Graduate students interested in chaos, complexity and non-linear systems will find allies at Cornell’s Center for Applied Mathematics. The center has nearly 100 affiliated faculty members from six colleges at Cornell.
The Astrophysics Group at Cornell straddles the graduate fields of physics and of astronomy and space sciences. Several members of the physics faculty have joint appointments in the Department of Astronomy, representing the closest possible link between the disciplines. Collaborative work between members of the departments spans theoretical, analytical and experimental research on topics in astrophysics, general relativity, cosmology and instrumentation.
The work made possible by Cornell’s MacCHESS facility-studying macromolecules with the x-rays generated by a synchrotron-draws together physicists and chemists. In the effort to identify, isolate and synthesize proteins and viruses by growing high-quality protein crystals and then using synchrotron x-ray diffraction to fully determine atomic structure, physicists play a crucial role in making protein crystallography measurements. There are also close collaborations between physicists and chemists in fabricating single-molecule electrical devices and in the modeling of gene dynamics-specifically, the activity of genes, proteins and mRNA in the cell as it switches between proliferative (reproducing), differentiated (specialized) and apoptotic (suicidal) states.
In recent years, many materials scientists have turned their attention to nanotechnologies, including the making of nanocomposites and biomemetics, along with electronic polymers. A multidisciplinary group has been active at Cornell for many years, studying the dynamic evolution of materials, including thin film growth, patterned surfaces, electrochemical interfaces, polymers, liquid crystals, biomaterials and systems with novel electronic properties.

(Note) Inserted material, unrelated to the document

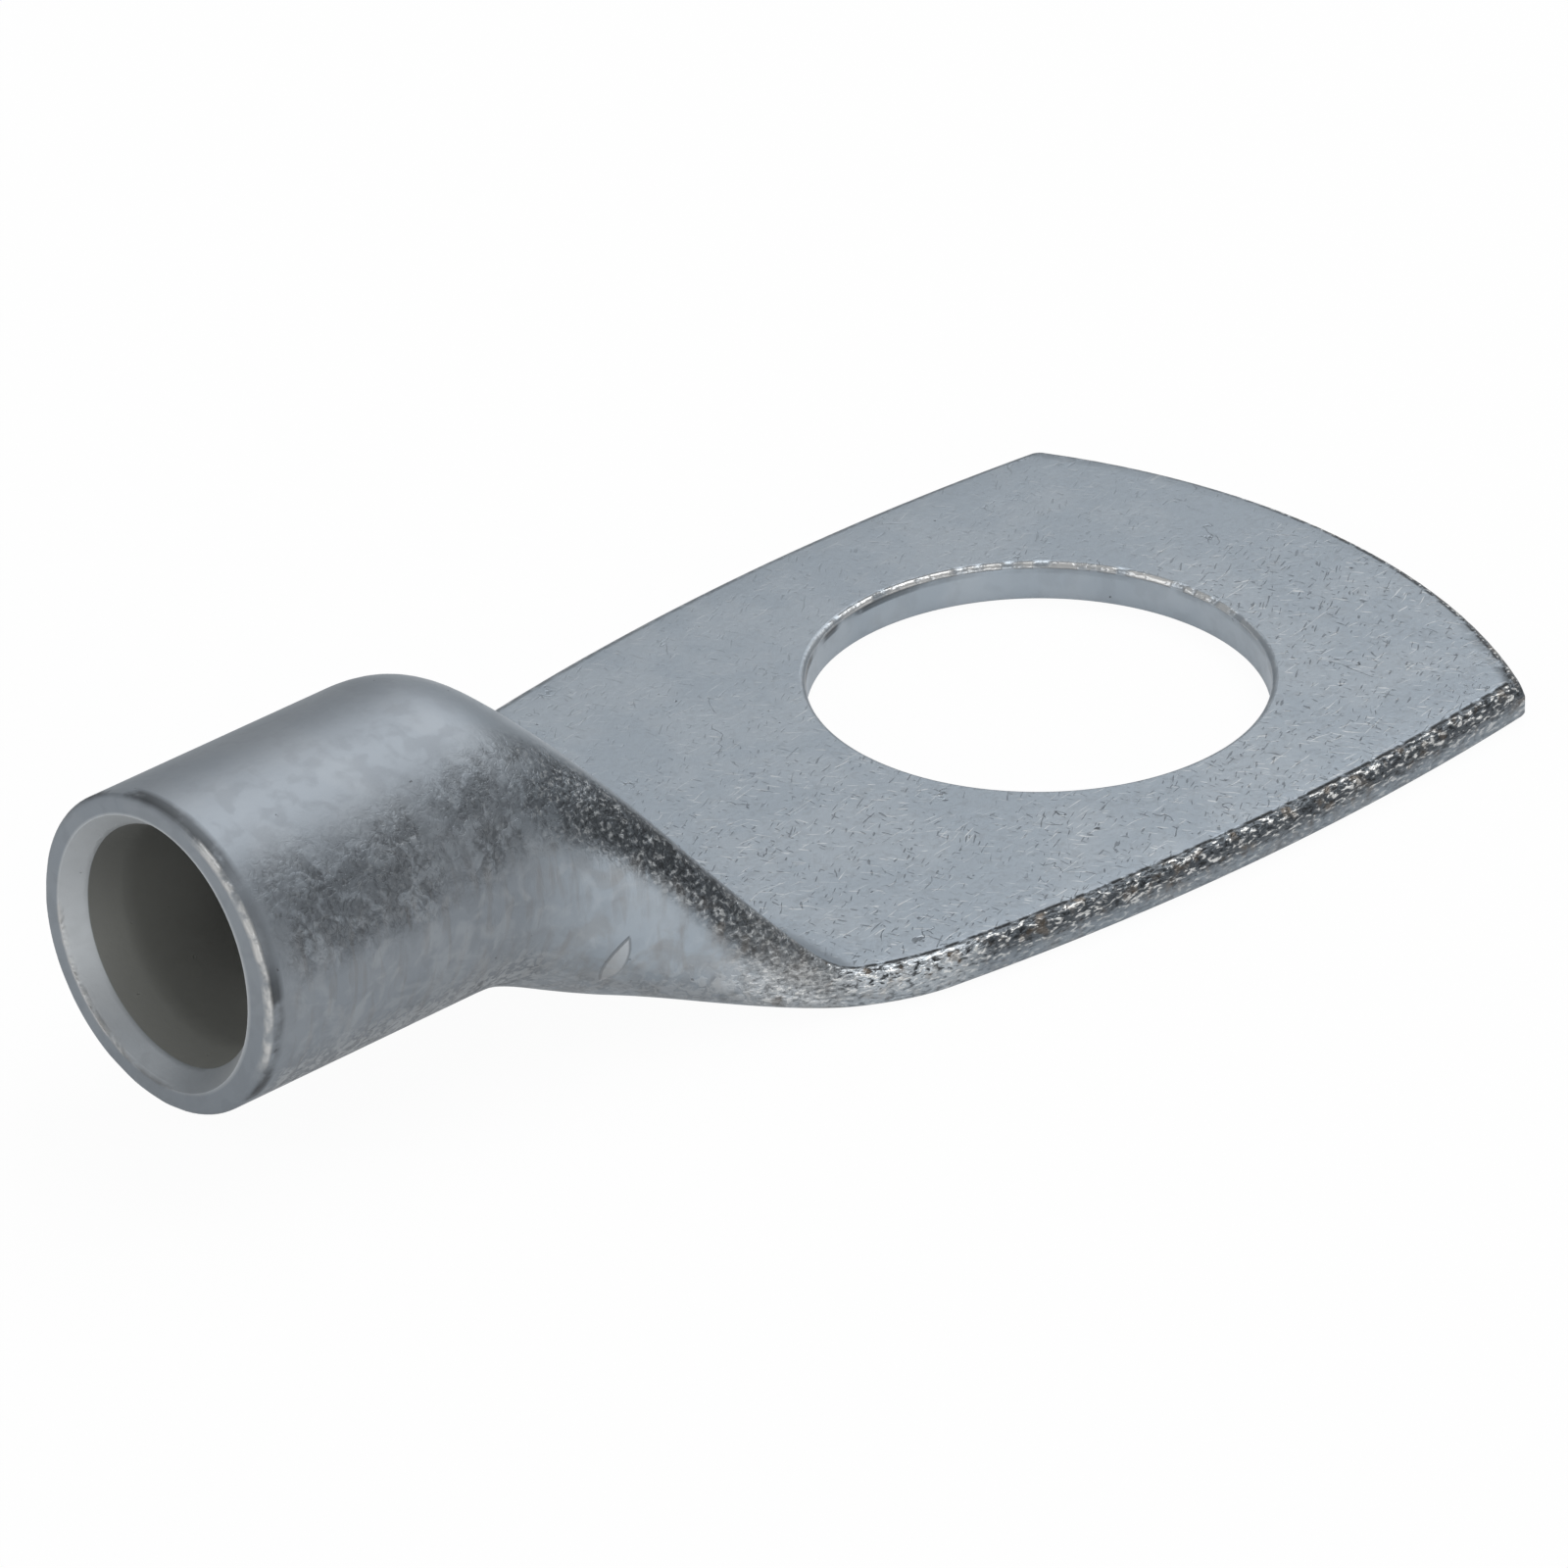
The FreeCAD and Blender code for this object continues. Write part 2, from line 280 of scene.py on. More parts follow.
class LugSizes(bpy.types.PropertyGroup):
    """Sizes of the terminal: those of its solid, with a deeper countersink and a lead into the bore."""
    hole_radius: length_property("Stud Hole Radius", "Radius of the hole for the stud", 6.5)
    thickness: length_property("Palm Thickness", "Thickness of the flat palm", 1.15)
    half_width: length_property("Palm Half Width", "Half of the palm's greatest width", 10.37)
    side_arc: length_property("Side Arc Radius", "Radius of the palm's bowed sides", 80.0)
    tip_reach: length_property("Tip Reach", "From the hole's middle to the palm's tip", 12.02)
    tip_arc: length_property("Tip Arc Radius", "Radius of the palm's bowed tip", 19.45)
    barrel_radius: length_property("Barrel Radius", "Outer radius of the tube", 4.54)
    wall: length_property("Barrel Wall", "Thickness of the tube's wall", 1.32)
    lift: length_property("Barrel Lift", "How far the barrel stands clear of the ground", 0.8)
    barrel_length: length_property("Barrel Length", "Length of the round tube", 9.2)
    neck_length: length_property("Neck Length", "Length over which the tube is pressed flat", 10.9)
    flat_start: length_property("Flat Start", "From the hole's middle back to where the sides flare", 12.4)
    crease: length_property("Crease", "From the hole's middle back to the neck's top", 15.234)
    crease_blend: length_property("Crease Blend", "Half of the run-out of the neck's top on the palm", 0.5)
    entry_width: length_property("Entry Width", "From the bore out to the countersink's edge", 0.726)
    entry_depth: length_property("Entry Depth", "Depth of the countersink at the mouth", 0.62)
    lead_width: length_property("Lead Width", "How much wider the bore starts", 0.26)
    lead_length: length_property("Lead Length", "Length over which the bore narrows", 1.1)
    rim_radius: length_property("Rim Radius", "Rounding of the mouth's outer rim", 0.145)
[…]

Physicists bring some of their most powerful tools to the study of life at the molecular level-X-ray crystallography, optical and laser spectroscopy, nuclear magnetic resonance (NMR) spectroscopy and advanced computational science. One team of biophysicists at Cornell-the Structure-Based Drug Design Group-is applying advanced techniques for determining three-dimensional molecular structure to the development of new methods for creating novel drugs. Other examples of collaborative activities are in the area of development of new methods of x-ray based protein structure solution for structural genomics and statistical methods for analyzing genetic information.